Review: Taiwan Philharmonic comes to America
The Taiwan Philharmonic, which happened to make its U.S. debut Monday night at Renée and Henry Segerstrom Concert Hall, did not come to America to compete with Mainland China.
It was, after all, just a coincidence that last Monday the China Philharmonic played at Walt Disney Concert Hall. It was just a coincidence that China’s two most important orchestras originally programmed Dvorák’s “New World” symphony. It was just a coincidence that the concerts came so soon after our president-elect’s phone call to Taiwan’s president broke with old China policy and suddenly changed perceptions even in what should be the politically safe space of a concert hall.

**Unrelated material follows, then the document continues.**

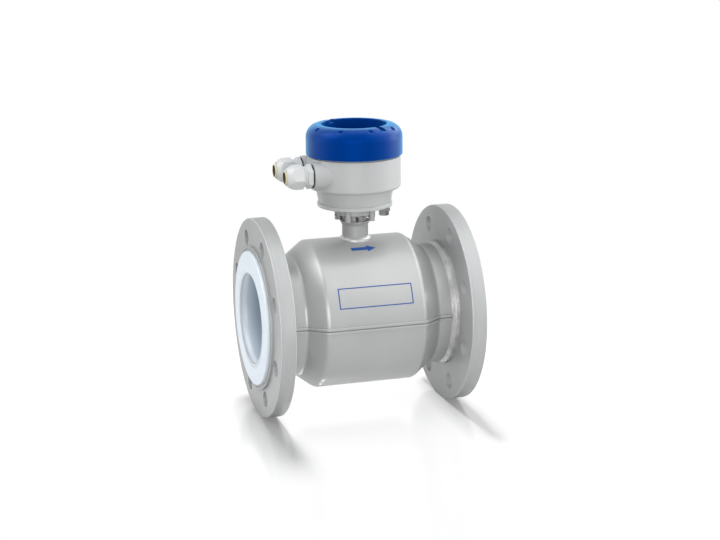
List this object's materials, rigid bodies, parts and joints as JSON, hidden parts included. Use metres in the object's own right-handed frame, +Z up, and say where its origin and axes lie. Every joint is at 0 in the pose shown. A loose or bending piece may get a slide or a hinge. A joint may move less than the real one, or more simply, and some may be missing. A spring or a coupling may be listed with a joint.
{
  "type": "electromagnetic flow meter",
  "caption": "Flanged electromagnetic flow meter: lined measuring tube between two flanges, welded coil housing, and a round converter with a screw cover and cable glands on a short neck.",
  "frame": {"origin": "crossing of the pipe axis and the converter axis, midway between the two liner faces", "axes": "+X along the pipe axis in the flow direction, +Z up the converter axis away from the pipe, +Y to the left of the flow"},
  "size_m": [0.242, 0.22, 0.3195],
  "materials": {
    "flange_steel": "fine turned faces under a thin satin clear coat",
    "shell_silver": "satin silver-grey paint",
    "weld_silver": "weld bead under silver-grey paint",
    "liner_white": "semi-gloss bluish white",
    "tube_steel": "plain drawn tube",
    "core_iron": "dark soft iron",
    "winding_copper": "enamelled copper wire",
    "bobbin_black": "black moulded plastic",
    "electrode_steel": "polished corrosion-proof steel",
    "bush_white": "white insulating plastic",
    "housing_grey": "light grey powder coat on die-cast aluminium",
    "cover_blue": "semi-gloss blue powder coat",
    "gland_grey": "pale grey polyamide",
    "seal_black": "matte black rubber",
    "seal_cream": "matte pale yellow rubber",
    "screw_steel": "plated steel, satin",
    "board_green": "solder mask",
    "module_black": "black potting case",
    "terminal_green": "moulded terminal strip",
    "insert_grey": "dark grey moulded hood",
    "display_grey": "moulded display frame",
    "pane_grey": "unlit liquid-crystal pane",
    "window_clear": "clear toughened glass"
  },
  "bodies": {
    "meter": {"inlet_flange": "flange_steel", "outlet_flange": "flange_steel", "measuring_tube": "tube_steel", "liner": "liner_white", "upper_half_shell": "shell_silver", "lower_half_shell": "shell_silver", "inlet_shell_weld": "weld_silver", "outlet_shell_weld": "weld_silver", "electrode_front": "electrode_steel", "electrode_rear": "electrode_steel", "electrode_bush_front": "bush_white", "electrode_bush_rear": "bush_white", "electrode_springs": "screw_steel", "electrode_nuts": "screw_steel", "pole_shoe_upper": "core_iron", "pole_shoe_lower": "core_iron", "core_upper": "core_iron", "core_lower": "core_iron", "yoke_band": "core_iron", "bobbin_upper": "bobbin_black", "bobbin_lower": "bobbin_black", "coil_upper": "winding_copper", "coil_lower": "winding_copper", "neck": "shell_silver", "neck_weld": "weld_silver", "neck_gasket": "seal_black", "neck_screws": "screw_steel", "neck_lock_washers": "screw_steel", "converter_housing": "housing_grey", "ground_clamp": "screw_steel", "ground_screw": "screw_steel", "main_circuit_board": "board_green", "board_screws": "screw_steel", "power_module": "module_black", "terminal_block": "terminal_green", "insulating_insert": "insert_grey", "display_module": "display_grey", "display_pane": "pane_grey", "gland_gasket_front": "seal_black", "gland_body_front": "gland_grey", "gland_gasket_rear": "seal_black", "gland_body_rear": "gland_grey"},
    "collar_ring": {"cover_o_ring": "seal_black"},
    "screw_cover": {"cover": "cover_blue", "window_gasket": "seal_black", "window_glass": "window_clear", "window_retainer": "screw_steel"},
    "seal_front": {"gland_seal_front": "seal_cream"},
    "nut_front": {"gland_nut_front": "gland_grey"},
    "seal_rear": {"gland_seal_rear": "seal_cream"},
    "nut_rear": {"gland_nut_rear": "gland_grey"}
  },
  "joints": [
    {"name": "cover_turn", "type": "hinge", "parent": "meter", "child": "collar_ring", "pos_m": [0, 0, 0.1761], "axis": [0, 0, 1], "range_deg": [0, 1440]},
    {"name": "cover_lift", "type": "slide", "parent": "collar_ring", "child": "screw_cover", "axis": [0, 0, 1], "range_m": [0, 0.0121]},
    {"name": "nut_turn_front", "type": "hinge", "parent": "meter", "child": "seal_front", "pos_m": [-0.067, -0.022, 0.1583], "axis": [-1, 0, 0], "range_deg": [0, 1080]},
    {"name": "nut_slide_front", "type": "slide", "parent": "seal_front", "child": "nut_front", "axis": [-1, 0, 0], "range_m": [0, 0.0046]},
    {"name": "nut_turn_rear", "type": "hinge", "parent": "meter", "child": "seal_rear", "pos_m": [-0.067, 0.022, 0.1583], "axis": [-1, 0, 0], "range_deg": [0, 1080]},
    {"name": "nut_slide_rear", "type": "slide", "parent": "seal_rear", "child": "nut_rear", "axis": [-1, 0, 0], "range_m": [0, 0.0046]}
  ],
  "couplings": [
    {"joint": "cover_lift", "follows": "cover_turn", "m_per_rad": 0.00047746},
    {"joint": "nut_slide_front", "follows": "nut_turn_front", "m_per_rad": 0.00023873},
    {"joint": "nut_slide_rear", "follows": "nut_turn_rear", "m_per_rad": 0.00023873}
  ]
}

What is not a coincidence is that the Taiwan Philharmonic, which is known at home as the National Symphony Orchestra, or NSO, is a first-rate ensemble, one of Asia’s best. This season the orchestra celebrates its 30th anniversary, yet it has little profile outside of Asia. Not only has it taken an inexplicable three decades for the Taiwan Philharmonic to come to the North America (and only for two concerts, with Vancouver preceding Costa Mesa), but few of its recordings are available outside of Taiwan.

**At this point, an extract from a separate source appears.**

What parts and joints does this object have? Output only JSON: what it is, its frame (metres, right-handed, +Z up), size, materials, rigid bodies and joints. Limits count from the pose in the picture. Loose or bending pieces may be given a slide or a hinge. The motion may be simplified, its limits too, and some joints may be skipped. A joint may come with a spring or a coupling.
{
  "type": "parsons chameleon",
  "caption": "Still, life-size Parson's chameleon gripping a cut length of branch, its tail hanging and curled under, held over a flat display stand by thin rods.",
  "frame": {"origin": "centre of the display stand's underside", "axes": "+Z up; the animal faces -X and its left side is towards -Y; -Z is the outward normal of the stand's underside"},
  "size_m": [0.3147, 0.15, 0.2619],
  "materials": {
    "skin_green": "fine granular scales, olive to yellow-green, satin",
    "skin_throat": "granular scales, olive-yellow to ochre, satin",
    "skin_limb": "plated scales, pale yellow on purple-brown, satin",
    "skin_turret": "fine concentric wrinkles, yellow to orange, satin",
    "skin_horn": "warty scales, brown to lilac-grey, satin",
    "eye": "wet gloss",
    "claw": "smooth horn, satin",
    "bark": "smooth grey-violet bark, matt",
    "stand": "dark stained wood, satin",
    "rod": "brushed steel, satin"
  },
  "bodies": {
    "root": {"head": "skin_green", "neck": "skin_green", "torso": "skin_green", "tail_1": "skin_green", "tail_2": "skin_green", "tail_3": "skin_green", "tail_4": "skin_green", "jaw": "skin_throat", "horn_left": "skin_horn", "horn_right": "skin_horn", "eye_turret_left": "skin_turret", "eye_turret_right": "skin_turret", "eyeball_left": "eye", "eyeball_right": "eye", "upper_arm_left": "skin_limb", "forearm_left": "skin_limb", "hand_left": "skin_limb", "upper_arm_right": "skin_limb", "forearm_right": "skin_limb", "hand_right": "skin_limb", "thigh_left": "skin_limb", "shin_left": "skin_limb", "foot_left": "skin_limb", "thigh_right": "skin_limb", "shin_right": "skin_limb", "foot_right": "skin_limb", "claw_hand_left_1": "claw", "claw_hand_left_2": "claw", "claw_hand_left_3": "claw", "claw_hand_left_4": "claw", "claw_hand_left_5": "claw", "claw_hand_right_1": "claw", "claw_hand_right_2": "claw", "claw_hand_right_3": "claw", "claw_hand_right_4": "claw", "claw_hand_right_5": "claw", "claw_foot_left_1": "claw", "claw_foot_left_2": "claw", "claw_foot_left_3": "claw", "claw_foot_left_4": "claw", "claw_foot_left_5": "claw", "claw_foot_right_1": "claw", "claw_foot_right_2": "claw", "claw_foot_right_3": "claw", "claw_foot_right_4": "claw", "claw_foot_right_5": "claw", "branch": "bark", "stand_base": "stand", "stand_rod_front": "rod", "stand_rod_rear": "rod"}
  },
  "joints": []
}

The program at Segerstrom, led by the orchestra’s Taiwanese music director, Shao-Chia Lü, and presented by the Philharmonic Society of Orange County, was intended as a showcase for Taiwan’s classical music scene, a scene that has produced international stars including the evening’s violin soloist, Cho-Liang Lin. The concert began with a new work (given its world premiere three days earlier in Vancouver) by a young Taiwanese composer, Chun-Wei Lee, and a violin concerto by Tyzen Hsiao, called “Taiwan’s Rachmaninoff.” Tchaikovsky’s Fifth Symphony replaced Dvorák’s Ninth.
Even so, the program was too conventional to reveal much national character. The orchestra has a German quality in its playing that could be the result of Lü’s Viennese training and the fact that he has held conducting posts in Germany (Koblenz and Hannover). The senior German conductor Günther Herbig, who led the NSO for two years and is now its conductor laureate, may have something to do with this as well.

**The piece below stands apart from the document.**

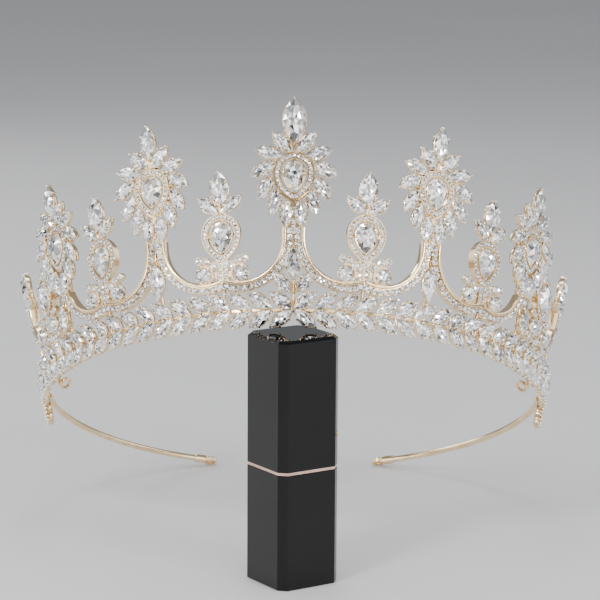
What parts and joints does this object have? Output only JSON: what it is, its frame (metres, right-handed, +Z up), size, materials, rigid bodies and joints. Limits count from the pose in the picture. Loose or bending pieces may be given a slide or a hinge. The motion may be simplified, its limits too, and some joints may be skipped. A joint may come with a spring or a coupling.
{
  "type": "bridal crown on a block stand",
  "caption": "Bridal crown of soldered gold-coloured metal set with clear cut stones, its front resting on a tall square block and its wire ends on the surface.",
  "frame": {"origin": "on the surface that the block and the wire ends stand on, under the middle of the whole", "axes": "+Z up, +Y from the front of the crown to its wire ends, +X to the right as seen from the front"},
  "size_m": [0.1782, 0.1536, 0.1419],
  "materials": {
    "gold": "polished, pale gold plating",
    "stone": "clear, cut and polished",
    "block": "high gloss",
    "seam": "polished, rose gold"
  },
  "bodies": {
    "root": {"crown_frame": "gold", "end_eyelet_left": "gold", "end_eyelet_right": "gold", "pin_loop_left": "gold", "pin_loop_right": "gold", "band_upper_stones_left": "stone", "band_upper_stones_right": "stone", "band_lower_stones_left": "stone", "band_lower_stones_right": "stone", "petal_stones_middle": "stone", "petal_stones_flank_left": "stone", "petal_stones_flank_right": "stone", "petal_stones_side_left": "stone", "petal_stones_side_right": "stone", "pear_middle": "stone", "pear_flank_left": "stone", "pear_flank_right": "stone", "pear_side_left": "stone", "pear_side_right": "stone", "pear_small_1_left": "stone", "pear_small_1_right": "stone", "pear_small_2_left": "stone", "pear_small_2_right": "stone", "pear_small_3_left": "stone", "pear_small_3_right": "stone", "top_stone_middle": "stone", "top_stone_flank_left": "stone", "top_stone_flank_right": "stone", "top_stone_side_left": "stone", "top_stone_side_right": "stone", "finial_stones_left": "stone", "finial_stones_right": "stone", "trefoil_stones_left": "stone", "trefoil_stones_right": "stone", "round_stones_left": "stone", "round_stones_right": "stone", "insert_stones_middle": "stone", "insert_stone_flank_left": "stone", "insert_stone_flank_right": "stone", "insert_stone_side_left": "stone", "insert_stone_side_right": "stone", "stand_base": "block", "stand_seam": "seam", "stand_cap": "block"}
  },
  "joints": []
}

It was a big band on the Segerstrom stage, with the majority of its players young. The tone was dark and rich. When Lü wants to, he can make a great noise. For whatever reason, the China Philharmonic, which also enjoys power-housing, is a brighter sounding orchestra with silken strings and modest bass. The Taiwanese are more velvety and satisfyingly robust in the lower registers.
Lee’s “Last Mile” is most alluring in its otherworldly opening and closing instrumental effects. These are meant to represent the journey, the indigenous Taiwanese Truku people believe, that is taken after death. Souls meet their ancestors, who examine whether the newly deceased lived a life worthy of taking the last mile to the spiritual realm. If not, the sorry soul is tossed in a river to be “nibbled and devoured by crabs,” as the program had it.
There was no nibbling in Lee’s “Last Mile,” just a colorful orchestration of traditional music as reminiscences of times gone by.
Hsiao’s Violin Concerto brought Taiwanese coals to a Southland Newcastle. The piece had been given its world premiere by the San Diego Symphony with Lin as soloist. (Yet another coincidence is that the music director of the San Diego Symphony, conductor Jahja Ling, happens to have been a former music director of the NSO.)
The concerto turns out to have more in common with lush romantic violin concertos from golden-age-of-Hollywood composers than Rachmaninoff. Taiwanese folk music, lavishly harmonized in Hollywood glory, is the basis for much of the score. The violin lines are conventionally virtuosic. The performance was opulent.
When it came to Tchaikovsky’s Fifth, Lü kept sentiment at bay. The symphony’s famous solos, especially those for clarinet, bassoon and horn, were exquisitely polished. The climaxes were spectacular.
Taiwan Philharmonic CDs and its 30th season brochure indicate that this first trip to America is but a toe in the water. Lü’s live 2012 recording of Messiaen’s extravagant “Turangalîla” Symphony is one of the most thrilling in a crowded field. The orchestra’s range of repertory is wide, and one of its artists in residence is the challenging Australian composer Brett Dean. It performs opera with provocative directors. It regularly hosts major soloists including the Chinese pianist Yuja Wang, who plays Bartók in Taipei with the ensemble later in the season as she will with the Los Angeles Philharmonic.
Politics shouldn’t have anything to do with it, but the Taiwan Philharmonic is overdue for a major U.S. tour.